La stessa espressione compare anche al versetto 11: “ἀκούομεν γάρ τινας περιπατοῦντας ἐν ὑμῖν ἀτάκτως, μηδὲν ἐργαζομένους ἀλλὰ περιεργαζομένους”. In italiano è tradotto con “Sentiamo infatti che alcuni fra voi vivono una vita disordinata (camminano intorno), senza fare nulla e sempre in agitazione (“operanti in cose che sono oltre, altre, al di là, che non competono, in latino: curiosare”).
Questa preposizione “peri-” cioè oltre, attorno, al di là… descrive il nostro impegno non concentrato in quello che è importante, distratti dalle preoccupazioni, dal rumore, dagli idoli…

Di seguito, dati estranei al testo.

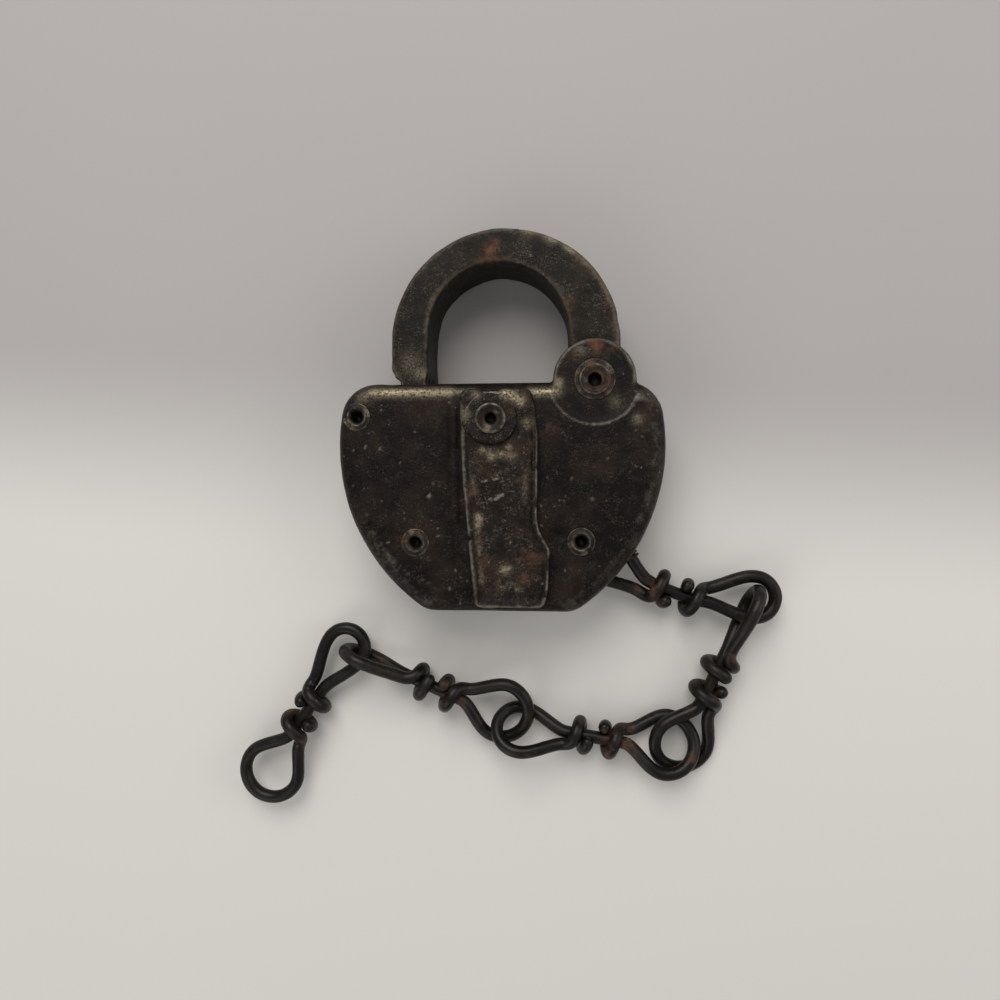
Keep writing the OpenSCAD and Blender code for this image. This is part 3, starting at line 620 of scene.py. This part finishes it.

Paolo ci invita a “operare” in silenzio, nella quiete solerte e concentrata per poter godere del Signore con noi (2 volte oggi!) e della sua pace. Sembra proprio un augurio per il prossimo Natale!

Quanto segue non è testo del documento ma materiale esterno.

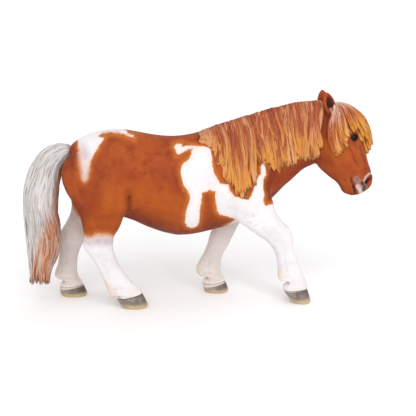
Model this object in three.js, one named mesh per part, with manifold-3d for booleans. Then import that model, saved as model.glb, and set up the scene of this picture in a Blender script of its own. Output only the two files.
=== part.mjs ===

Il v. 10 dice che chi non vuole lavorare neppure mangi. Anche nell’A.T. ci sono molte indicazioni sulla necessità di lavorare. A partire dall’opera di Dio nella creazione, il suo riposo nel settimo giorno e il comando dato all’uomo. E’ parte della nostra vita quotidiana. Anche la nostra Piccola regola ci parla del lavoro e della sua importanza (per chi è in buona salute, di almeno 35 ore la settimana). Il lavoro può essere di tanti tipi: chi lavora nei campi, deve impegnarsi a lavorare bene per ricavarne il nutrimento per sè e la propri famiglia; chi è salariato, si impegni per non prendere lo stipendio in modo indegno; chi è malato, ha chi lavora e li aiuta. Insieme all’esortazione a lavorare, abbiamo nelle parole di Paolo di questo cap. 3, anche l’esortazione ugualmente importante alla preghiera. Non dobbiamo lasciarci troppo afferrare dal lavoro. E’ un pericolo che corriamo spesso nei nostri villaggi (diamo la colpa agli impegni del lavoro e non andiamo alla preghiera comune nelle case): anche se il il lavoro è importante, deve avere nella nostra giornata una sua buona parte anche la preghiera. Anche la Piccola Regola, e l’insegnamento di S. Benedetto ci esorta a questo: preghiera e lavoro. (Makarius) Il v. 11 ci suggerisce un atteggiamento pacato e tranquillo nel lavoro: senza ficcare il naso nelle faccende di altri. Come ancora ci viene opportunamente ricordato che anche il lavoro è obbedienza, e come tale va “preordinato, custodito e compiuto con zelo religioso”. Paolo aggiunge il suo esempio al suo insegnamento sul lavoro (come in qualche modo aveva suggerito anche a proposito della preghiera, nei vv. precedenti). Anche noi riceviamo dalla umile fedeltà dei nostri fratelli anche nel loro lavoro, una esortazione e un incoraggiamento grandi, e magari anche qualche … rimprovero. La conclusione della lettera porta una preghiera di benedizione rivolta a Gesù, chiamato con il bel titolo di “Signore della pace”. Ci dona la sua pace e ci chiede di esserne portatori presso tutti gli uomini, attraverso la nostra preghiera per loro e il nostro mite lavoro.
Mi piace sottolineare, in questo brano, le indicazioni autobiografiche, che Paolo ci lascia con la sua solita energia e passione: “…non siamo rimasti oziosi in mezzo a voi, né abbiamo mangiato gratuitamente il pane di alcuno, ma abbiamo lavorato duramente, notte e giorno, per non essere di peso ad alcuno di voi. Non che non ne avessimo diritto, ma per darci a voi come modello da imitare… Vi abbiamo sempre dato questa regola: chi non vuole lavorare, neppure mangi!”. – La conclusione è proprio natalizia, come dice Andrea: Il Signore della pace dia a voi la pace in ogni tempo, in ogni situazione, e in ogni modo. Nella sua grande fantasia, troverà il modo giusto per darcela, con il dono di se stesso: “Il Signore (sia) con tutti voi”.